His argument in the interview did not address some pretty basic facts, so it makes me wonder if he addresses issues like:


1.  He seemed to be focused on the period since WW II, does he address that time in our history that is most like our current situation, the roaring twenties and the Great Depression?  Where we had rising income inequality and then an housing and finance based collapse that led to years of economic weakness.

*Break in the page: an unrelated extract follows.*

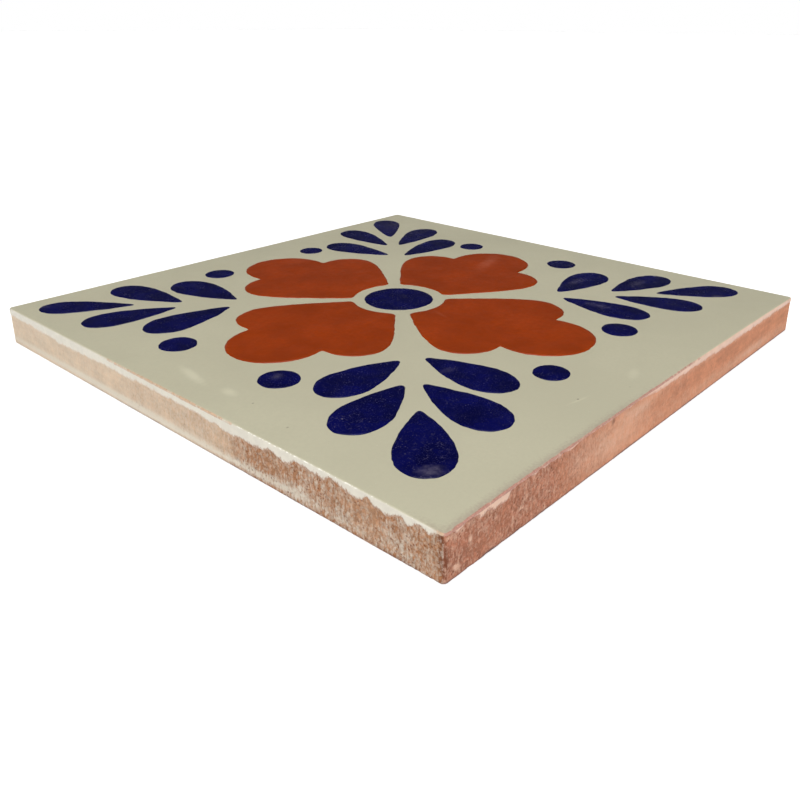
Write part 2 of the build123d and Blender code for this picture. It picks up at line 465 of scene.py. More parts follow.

2.  In citing Germany and Japan does he address the fact we started from different places?  At the end of WW II our country, our infrastructure and manufacturing capability were untouched, and in fact had been pumped up on steroids by the war.  In Germany and Japan, on the other hand, the major cities were piles of rubble, big chunks of their infrastructure were destroyed and their manufacturing base was in tatters.  We had a huge economic head start and the fact we are still are richer says nothing about our economy beyond the fact we have avoided catastrophe and kept moving forward.


2.  Does he address population distribution?  Because of our success in WW II we had a ton of kids between 1947 and 1957, the so called baby boomers.  No such event occurred in Germany or Japan (or the rest of the world as far as I know).  A result of that explosion in the number of children meant that in the period from the late 1970's through the early 2000's we had an extraordinarily high percentage of our population in what economists consider the prime productive years - the time of our life we we create a lot of wealth and build our financial life.  The simple fact is if 5 out of every 10 people are in that time of life in country #1, that country is going to be richer than country 2 where only 4 out of 10 are in that period of life.


Perhaps he deals with these issues in his book.  I'm sure the Economist will review it soon, unless that review suggests he deals with issues like these I will see no reason to read the book.